The labs were usually fine, and you could complete them ahead of time and get them checked off before your lab session. The HWs were all really interesting and helped a ton with understanding the content, but I did find the first (Bit Fiddling) and last (Code Generator) ones to be much more challenging than the others. For Spring 24, The tests were definitely a huge improvement from previous semesters, as they had much less convoluted questions (for the sake of being hard) and an emphasis on more straightforward clear questions.
Overall, this class is a lot of work, and for those interested in understanding low-level processes and hardware design, this is a very interesting class.
This class is extremely difficult. It is very different from the previous programming courses in that it is very hardware-heavy, with circuits and file management programs. The lectures move very fast and build upon themselves, so it's important to keep up with the content. The slides, as well as recordings from past years, are posted on Canvas to reference. The readings on the class website are also pretty helpful. The homeworks aren't terribly difficult, with the potential exception of the escape room assignment. The labs are also not hard and are flexible. Attendance of lab is mandatory, but you have a week to submit the assignment to GradeScope.

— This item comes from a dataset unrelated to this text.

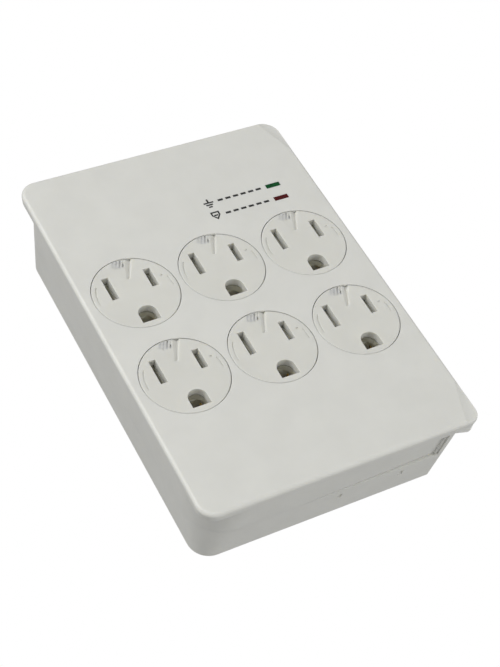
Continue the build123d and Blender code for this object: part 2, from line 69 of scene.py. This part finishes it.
class Recipe:
    """One node-based material, built a few nodes at a time."""

    def __init__(self, name):
        self.material = bpy.data.materials.new(name)
        self.material.use_nodes = True
        self.tree = self.material.node_tree
        self.shader = self.tree.nodes["Principled BSDF"]
        self.place = self.add("ShaderNodeTexCoord").outputs["Object"]

    def add(self, kind, **sockets):
        node = self.tree.nodes.new(kind)
        for label, value in sockets.items():
            self.feed(node.inputs[label.replace("_", " ")], value)
        return node

    def feed(self, socket, value):
        if isinstance(value, bpy.types.NodeSocket):
            self.tree.links.new(value, socket)
        else:
            socket.default_value = value

    def noise(self, size, detail=3.0, roughness=0.55):
        """Noise whose features are about size metres across, from 0 to 1."""
        node = self.add("ShaderNodeTexNoise", Vector=self.place, Scale=1 / size, Detail=detail,
                        Roughness=roughness)
        return node.outputs["Fac"]

    def spread(self, value, low, high, start=0.3, end=0.7):
        """Stretch a value that runs from start to end so that it runs from low to high."""
        node = self.add("ShaderNodeMapRange", Value=value)
        for label, number in (("From Min", start), ("From Max", end), ("To Min", low), ("To Max", high)):
            node.inputs[label].default_value = number
        return node.outputs["Result"]

    def mix(self, amount, one, other):
        """Blend of two colours, from one at 0 to the other at 1."""
        node = self.tree.nodes.new("ShaderNodeMix")
        node.data_type = "RGBA"
        for socket, value in zip((node.inputs[0], node.inputs[6], node.inputs[7]), (amount, one, other)):
            self.feed(socket, value)
        return node.outputs[2]

    def edges(self, radius):
        """0 on flat areas, rising towards 1 on sharp edges; also gives the rounded normal."""
        bevel = self.tree.nodes.new("ShaderNodeBevel")
        bevel.samples = 4
        bevel.inputs["Radius"].default_value = radius
        flat = self.add("ShaderNodeNewGeometry").outputs["True Normal"]
        dot = self.tree.nodes.new("ShaderNodeVectorMath")
        dot.operation = "DOT_PRODUCT"
        self.feed(dot.inputs[0], bevel.outputs[0])
        self.feed(dot.inputs[1], flat)
        return self.spread(dot.outputs["Value"], 1.0, 0.0, 0.80, 0.995), bevel.outputs[0]

    def bump(self, height, depth, normal=None):
        node = self.add("ShaderNodeBump", Height=height, Distance=depth)
        if normal is not None:
            self.feed(node.inputs["Normal"], normal)
        return node.outputs["Normal"]

    def finish(self, **sockets):
        for label, value in sockets.items():
            self.feed(self.shader.inputs[label.replace("_", " ")], value)
        return self.material


def shade(colour, factor):
    """The colour made lighter or darker, with its alpha."""
    return tuple(min(1.0, c * factor) for c in colour) + (1.0,)


GLOW_REACH = 1.6 * MM
GLOW_TINT = (1.0, 0.95, 0.8)


def moulded(name, colour, rough, grain, depth, edge_highlight_tone=1.06, mottle=0.02, glow=0.0):
    """Injection-moulded plastic: fine spark texture, faint flow mottling, softened edges and a painted
    highlight that lightens the sharp edges.

    The glow is the share of light that spreads under the surface, as it does in pale plastic.
    """
    r = Recipe(name)
    edge_highlight, rounded = r.edges(0.12 * MM)
    flow = r.noise(9 * MM, 2.0)
    colour_node = r.mix(r.spread(flow, 0, 1), shade(colour, 1 - mottle), shade(colour, 1 + mottle))
    # painted highlight: the colour is lightened along sharp edges, as if they catch the light
    colour_node = r.mix(r.spread(edge_highlight, 0, 0.6, 0, 1), colour_node, shade(colour, edge_highlight_tone))
    fine = r.noise(grain, 4.0, 0.6)
    normal = r.bump(fine, depth, rounded)
    normal = r.bump(r.noise(7 * MM, 1.0), 4 * depth, normal)
    roughness = r.spread(r.noise(3 * MM), rough - 0.04, rough + 0.05)
    return r.finish(Base_Color=colour_node, Roughness=roughness, Normal=normal, IOR=1.5,
                    Subsurface_Weight=glow, Subsurface_Radius=GLOW_TINT, Subsurface_Scale=GLOW_REACH)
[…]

As for Professor Graham, he is very knowledgeable of the subject matter and is very good as answering questions about the content. He can be slightly crazy at times but he really is very sweet and kind. The tests were pretty difficult, but they offer pretty generous partial credit. https://researcher111.github.io/uva-cso1-F23-DG/ Here is the course website for reference.
This class will throw you into the deep end—an ocean of bits, bytes, hexadecimal, and machine code that makes you feel as if you’re constantly on the verge of drowning. Then, just when you think you can’t take any more, you wash up on the shore of Assembly and C, saved from what feels like certain defeat.
It will test you and push you to your wit’s end. If you can maintain your sanity, though, it can be incredibly rewarding and transformative in the way you view both hardware and software. I managed to earn an A, but I won’t lie—it was an up-and-down battle all year.
Graham is excellent and very lenient with homework and test grading (the first exam had a 23% curve). The homework assignments are extremely challenging and count for a large portion of your grade, so make sure you start them well in advance.
Overall, I highly recommend this class to anyone who truly wants to learn a vast amount—from low-level binary all the way to WebSockets and everything in between.
I really enjoyed this class! I feel like the negative reviews on here are unnecessarily harsh, and I also think they've done a lot to improve the structure of the course over the past few semesters. Yes, some of the material and assignments are pretty challenging, but you are given ample resources (office hours, a week for every homework) and Graham is an excellent professor. Overall, I felt the workload was very manageable -- we only had 8 homework assignments this semester and three exams (including the final). The material can be difficult at first, but it is not at all impossible and extremely rewarding. Although I loved the content of this course, I was someone who didn't enjoy DSA1 -- so it could depend on the person.
You would be a fool not to take advantage of the office hours for this class -- I highly recommend finding out when Matthew and Gavin have office hours, they are FANTASTIC. I needed help on pretty much every homework assignment and they always explained things in a way that was so easy to understand.
Receiving an A is also not particularly challenging. The majority of your grade is homeworks and labs which is fairly easy to attain 100s in both categories. As long as you put decent efforts towards studying for each test (which again, there are only 3, and this was such a welcome change from DSA1 for me), you should be able to land in the 70-90 range, and your grade will be totally fine. We also had the opportunity to earn up to 7% extra credit this semester through optional assignments, which made the difference between an A- and an A for me.
I was actually in DeLong's section but I don't like attending class so I just watched Graham's lectures because he's the one who writes the assessments. In comparison to other 2000-level CS classes, this one is VERY skill-based (as opposed to knowledge-based). The content relies heavily on "knowing how to do things". So for this class, I would say lecture is a little less important, and would instead recommend putting aside plenty of time understand the homework (do NOT just AI your way through because you will be cooked on the assessments).
I felt like the support system for this class was very robust, Graham, DeLong, and the TAs obviously spent tons of time and attention on the course and kept students in the loop the whole way through.
Also, I HEAVILY recommend setting up VSCode so that it can connect to your ssh portal. Nano will give you a huge headache if you try to use it all semester long and I think using it genuinely impacted some of my classmate's grades.